I know my near-month absence from posting in inexcusable, but I hope you can understand what a wild March it has been. Between my trips to Baton Rouge and Chicago, work and breathing, I haven’t many chances to post. Okay, okay, I’m done with the excuses. We’re moving on to more important things: hydroponic farming.
In the last year, I began to understand the growing opportunity between making money and giving back to something greater than ourselves, i.e. social entrepreneurship. My first introduction to a globally conscious and profitable business was with Warby Parker. Very recently, Bruce Horovitz wrote an article featured in USA Today focusing on conscious capitalism by corporate companies such as Panera and Nordstrom, and he claims Millennials are the fuel to this fire.
I couldn’t agree with Horovitz more. I love making purchases from companies with business models that support communities and find ways to make living life in a city more sustainable.

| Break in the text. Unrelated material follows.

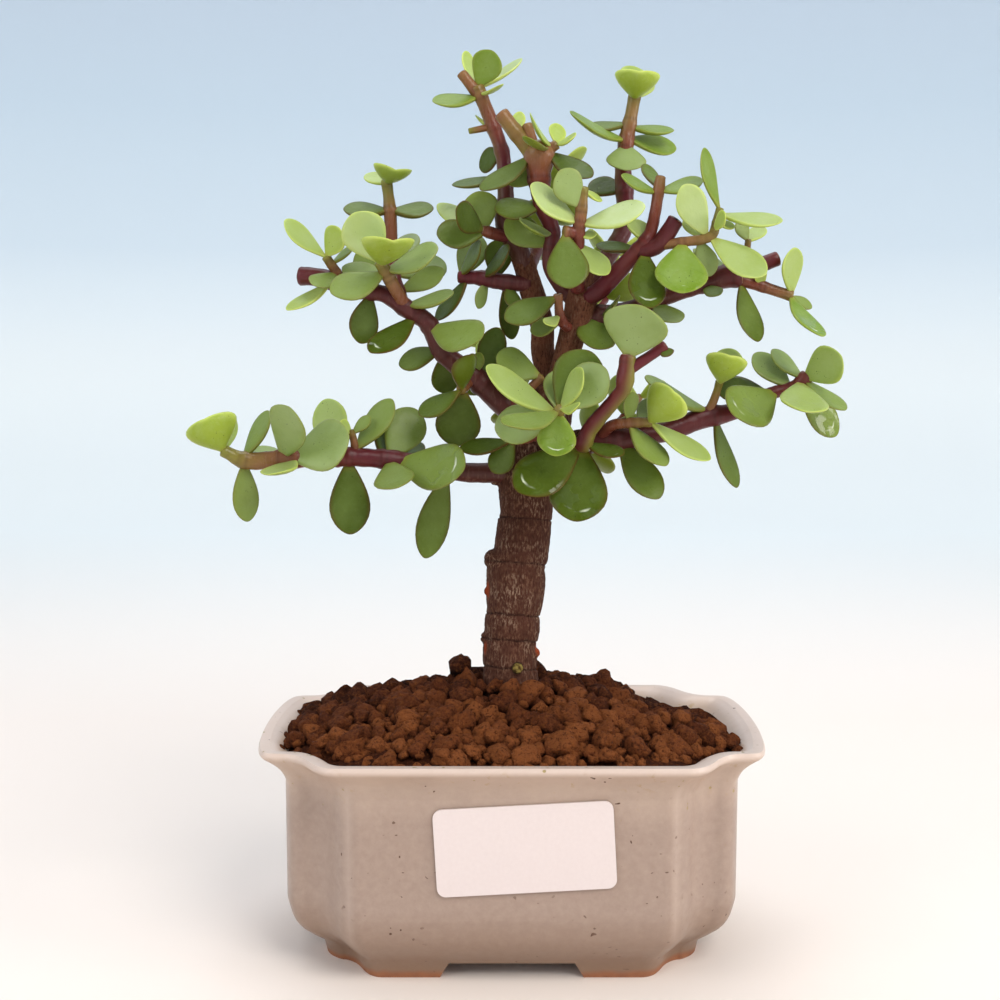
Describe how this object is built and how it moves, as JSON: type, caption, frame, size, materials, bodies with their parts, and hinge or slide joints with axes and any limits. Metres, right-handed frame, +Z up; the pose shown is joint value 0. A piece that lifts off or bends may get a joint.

So what does this have to do with hydroponic farming? A few months ago, my roommate Sarah donated to a Kickstarter project in Nashville called the Urban Hydro Project. Every so often, the principal of the project dropped off a cup or two of basil on our doorstep in return for Sarah’s generosity. Sarah shared the project information with her mother, who also donated to the project. Eventually, Sarah and her mother became such involved supporters of the project, the owner of the company offered to cook a vegan dinner for six at our house – for free.
Stop rushing me – I am getting to the point!
Jeffrey Orkin, the man with the plan, started the Urban Hydro Project in Downtown Nashville. His (completely legal) grow room is in rooftop room measuring a mere 135 square feet! This soilless technique promotes a more sustainable and local source of food. And folks, it is more affordable than the produce at any grocery store in the area.
Needless to say, Sarah and I are both fans of Jeffrey’s handiwork.
Here are a few photos from dinner a few weeks ago. And yes, our house is very small. We like it that way.
Soilless produce. Very sexy.
I now realize that most of my pictures are of the leafy greens and the salad. By the time we got to the main course (potatoes with red cabbage, lentils and pesto), I scarfed down my food and didn’t take any pictures of the dish. Whoops.
I had to include one last picture. Sarah and Judson are learning Romeo and Juliet for work, which means I see quite a bit of jousting and fake deaths lately. While we waited and watched our dinner preparation, Sarah and Judson jousted with curtain rods in our living room. I, luckily, caught a picture of Sarah in action. Enjoy.